The New Albany-Plain Local School District on March 17 said it intends to adopt instructional materials from Great Minds to support kindergarten through fifth-grade reading and writing instruction and to align with the state’s science-of-reading requirements.
Tara Bogle, the district coordinator of structured literacy, told the board the selection followed vendor presentations, teacher feedback during a February professional development day, and parent review at school open houses. Bogle said teachers favored Great Minds for “the emphasis on students reading physical books,” a clear lesson structure and supports for above-grade and intervention students.
Why it matters: House Bill 33 and the state’s shift toward evidence-based reading instruction prompted the district review. The district stated it did not identify another elementary ELA program that provides stronger phonological awareness, phonics or word-study supports than the planned addition.

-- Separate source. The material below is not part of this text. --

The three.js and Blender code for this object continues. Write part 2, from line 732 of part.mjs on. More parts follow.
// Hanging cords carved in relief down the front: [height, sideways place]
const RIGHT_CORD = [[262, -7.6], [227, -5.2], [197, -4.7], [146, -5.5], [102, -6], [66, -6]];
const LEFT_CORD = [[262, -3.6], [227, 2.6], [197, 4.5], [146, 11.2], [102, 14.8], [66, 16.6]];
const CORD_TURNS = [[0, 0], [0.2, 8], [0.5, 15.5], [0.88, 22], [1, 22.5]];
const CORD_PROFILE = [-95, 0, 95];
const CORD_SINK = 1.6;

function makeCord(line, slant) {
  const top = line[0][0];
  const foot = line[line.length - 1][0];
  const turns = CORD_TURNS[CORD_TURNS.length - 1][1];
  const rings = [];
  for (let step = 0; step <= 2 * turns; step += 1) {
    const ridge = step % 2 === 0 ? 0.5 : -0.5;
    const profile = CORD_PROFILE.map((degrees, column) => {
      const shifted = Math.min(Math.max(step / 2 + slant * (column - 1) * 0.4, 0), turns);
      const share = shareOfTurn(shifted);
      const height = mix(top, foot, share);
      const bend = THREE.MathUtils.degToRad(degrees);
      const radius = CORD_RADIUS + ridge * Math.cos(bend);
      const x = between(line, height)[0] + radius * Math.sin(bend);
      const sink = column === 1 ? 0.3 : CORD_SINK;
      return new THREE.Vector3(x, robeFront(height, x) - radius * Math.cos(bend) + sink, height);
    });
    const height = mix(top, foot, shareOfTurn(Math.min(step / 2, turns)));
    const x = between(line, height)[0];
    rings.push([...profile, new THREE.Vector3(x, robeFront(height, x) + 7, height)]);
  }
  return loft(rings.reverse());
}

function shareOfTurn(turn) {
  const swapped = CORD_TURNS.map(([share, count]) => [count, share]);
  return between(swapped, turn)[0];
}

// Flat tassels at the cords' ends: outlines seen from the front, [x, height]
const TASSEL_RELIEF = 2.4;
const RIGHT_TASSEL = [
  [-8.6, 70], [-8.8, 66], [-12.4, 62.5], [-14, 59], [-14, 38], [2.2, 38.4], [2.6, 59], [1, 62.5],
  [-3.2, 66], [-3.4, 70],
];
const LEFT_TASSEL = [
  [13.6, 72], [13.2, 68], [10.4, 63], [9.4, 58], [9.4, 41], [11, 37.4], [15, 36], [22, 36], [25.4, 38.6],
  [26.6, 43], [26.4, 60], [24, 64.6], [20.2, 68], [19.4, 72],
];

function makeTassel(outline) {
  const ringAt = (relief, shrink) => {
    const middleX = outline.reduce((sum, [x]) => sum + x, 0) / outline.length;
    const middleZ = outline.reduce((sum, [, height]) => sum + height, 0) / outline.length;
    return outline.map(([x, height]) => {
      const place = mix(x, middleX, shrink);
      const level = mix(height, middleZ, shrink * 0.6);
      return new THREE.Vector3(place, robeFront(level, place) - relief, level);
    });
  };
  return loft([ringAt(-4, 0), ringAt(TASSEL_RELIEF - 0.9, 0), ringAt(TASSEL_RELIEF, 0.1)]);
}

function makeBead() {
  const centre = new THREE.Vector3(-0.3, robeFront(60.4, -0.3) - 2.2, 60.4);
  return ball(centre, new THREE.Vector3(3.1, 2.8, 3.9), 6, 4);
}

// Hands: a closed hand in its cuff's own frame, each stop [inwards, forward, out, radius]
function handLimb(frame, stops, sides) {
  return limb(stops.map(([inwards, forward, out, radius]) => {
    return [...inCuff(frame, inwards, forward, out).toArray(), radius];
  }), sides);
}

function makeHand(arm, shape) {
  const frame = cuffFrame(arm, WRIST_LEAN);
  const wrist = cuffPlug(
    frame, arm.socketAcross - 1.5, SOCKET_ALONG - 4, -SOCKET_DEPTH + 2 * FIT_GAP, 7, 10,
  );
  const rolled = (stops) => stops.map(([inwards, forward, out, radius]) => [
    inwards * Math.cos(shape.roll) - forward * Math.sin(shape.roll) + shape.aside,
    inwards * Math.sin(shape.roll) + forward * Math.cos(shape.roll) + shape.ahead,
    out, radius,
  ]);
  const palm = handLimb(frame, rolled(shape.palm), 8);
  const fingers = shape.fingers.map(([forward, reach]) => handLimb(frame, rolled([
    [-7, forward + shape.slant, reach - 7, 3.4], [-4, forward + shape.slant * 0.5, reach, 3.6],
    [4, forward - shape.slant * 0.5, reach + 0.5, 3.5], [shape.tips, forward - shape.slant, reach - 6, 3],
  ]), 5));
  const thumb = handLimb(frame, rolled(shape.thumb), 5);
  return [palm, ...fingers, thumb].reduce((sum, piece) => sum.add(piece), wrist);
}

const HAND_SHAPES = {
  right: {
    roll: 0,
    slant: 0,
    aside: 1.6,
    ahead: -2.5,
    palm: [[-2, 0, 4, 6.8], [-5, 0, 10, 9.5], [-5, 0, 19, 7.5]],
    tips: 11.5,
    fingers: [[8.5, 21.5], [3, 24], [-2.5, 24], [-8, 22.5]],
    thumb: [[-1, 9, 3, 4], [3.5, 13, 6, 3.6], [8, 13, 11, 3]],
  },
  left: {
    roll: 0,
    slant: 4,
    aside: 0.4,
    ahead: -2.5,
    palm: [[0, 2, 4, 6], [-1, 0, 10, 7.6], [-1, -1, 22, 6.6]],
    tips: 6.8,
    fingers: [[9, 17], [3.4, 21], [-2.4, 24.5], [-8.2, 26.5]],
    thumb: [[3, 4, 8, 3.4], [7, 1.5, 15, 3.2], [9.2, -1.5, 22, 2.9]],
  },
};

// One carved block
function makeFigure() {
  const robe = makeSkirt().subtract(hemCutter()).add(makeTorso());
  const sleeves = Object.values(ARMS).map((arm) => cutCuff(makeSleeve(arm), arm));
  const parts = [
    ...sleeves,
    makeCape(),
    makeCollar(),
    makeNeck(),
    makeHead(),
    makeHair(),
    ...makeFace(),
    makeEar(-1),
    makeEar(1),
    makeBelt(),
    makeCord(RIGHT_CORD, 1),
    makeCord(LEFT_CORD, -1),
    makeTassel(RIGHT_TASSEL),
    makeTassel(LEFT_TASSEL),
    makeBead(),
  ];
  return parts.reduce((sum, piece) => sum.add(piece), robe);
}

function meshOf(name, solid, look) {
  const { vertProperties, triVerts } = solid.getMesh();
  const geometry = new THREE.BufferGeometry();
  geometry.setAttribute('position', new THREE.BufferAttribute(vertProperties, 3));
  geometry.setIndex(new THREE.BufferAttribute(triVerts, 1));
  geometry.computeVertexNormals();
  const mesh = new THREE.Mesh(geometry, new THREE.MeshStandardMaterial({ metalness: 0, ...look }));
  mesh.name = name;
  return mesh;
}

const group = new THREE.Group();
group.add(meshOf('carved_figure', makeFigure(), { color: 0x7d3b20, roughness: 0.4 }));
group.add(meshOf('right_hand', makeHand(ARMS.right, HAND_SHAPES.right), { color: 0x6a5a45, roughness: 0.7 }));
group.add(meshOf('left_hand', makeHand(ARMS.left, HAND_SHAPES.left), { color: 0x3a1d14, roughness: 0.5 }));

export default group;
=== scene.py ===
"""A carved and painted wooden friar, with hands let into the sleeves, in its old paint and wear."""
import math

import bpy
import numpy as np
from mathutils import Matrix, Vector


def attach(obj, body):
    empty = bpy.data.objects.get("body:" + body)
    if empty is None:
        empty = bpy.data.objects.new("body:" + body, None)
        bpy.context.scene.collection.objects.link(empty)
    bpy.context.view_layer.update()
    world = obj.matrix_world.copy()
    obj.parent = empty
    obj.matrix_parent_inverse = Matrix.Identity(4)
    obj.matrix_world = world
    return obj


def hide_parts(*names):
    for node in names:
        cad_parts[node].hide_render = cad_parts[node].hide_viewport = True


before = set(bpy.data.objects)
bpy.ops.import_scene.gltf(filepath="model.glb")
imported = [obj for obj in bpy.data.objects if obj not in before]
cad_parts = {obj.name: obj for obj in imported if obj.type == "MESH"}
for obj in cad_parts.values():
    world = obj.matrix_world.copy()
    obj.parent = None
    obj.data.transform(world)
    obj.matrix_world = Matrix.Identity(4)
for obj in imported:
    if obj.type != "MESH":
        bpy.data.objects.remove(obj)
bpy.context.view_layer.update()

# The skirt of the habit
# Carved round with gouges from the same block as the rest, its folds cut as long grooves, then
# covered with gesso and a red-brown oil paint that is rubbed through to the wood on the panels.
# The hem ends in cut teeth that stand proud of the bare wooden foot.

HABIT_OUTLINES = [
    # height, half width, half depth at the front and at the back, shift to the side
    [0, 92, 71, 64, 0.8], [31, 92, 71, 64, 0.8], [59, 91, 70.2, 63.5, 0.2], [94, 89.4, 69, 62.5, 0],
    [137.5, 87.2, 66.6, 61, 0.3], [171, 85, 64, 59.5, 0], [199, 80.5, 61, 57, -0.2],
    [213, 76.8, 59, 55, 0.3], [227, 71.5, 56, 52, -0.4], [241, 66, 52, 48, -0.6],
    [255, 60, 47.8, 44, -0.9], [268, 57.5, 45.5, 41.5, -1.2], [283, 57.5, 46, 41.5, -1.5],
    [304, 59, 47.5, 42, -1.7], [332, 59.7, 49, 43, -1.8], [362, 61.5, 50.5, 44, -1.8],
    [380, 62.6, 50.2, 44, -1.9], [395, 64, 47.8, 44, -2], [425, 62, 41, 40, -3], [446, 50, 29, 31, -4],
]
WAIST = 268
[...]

Program details and timeline: District staff said teachers and literacy coaches completed structured feedback forms and that parent open houses in February drew positive comments. The district plans to continue some existing resources—Heggerty, Wilson’s 95 Percent Group and Lexia—alongside Great Minds where appropriate. The estimated cost for implementation in the 2025–26 school year is $285,000, according to the presentation. Bogle said the adoption process will proceed through curriculum-adoption requirements and appear on a future board agenda for formal approval.
Board follow-up: Staff said they will return with a formal adoption recommendation and finalized quotes to meet statutory alignment. No final adoption vote occurred on March 17.
Ending: The district told the board it will continue parent and staff engagement and bring a formal recommendation to a future meeting so the program can be adopted in time for the 2025–26 school year.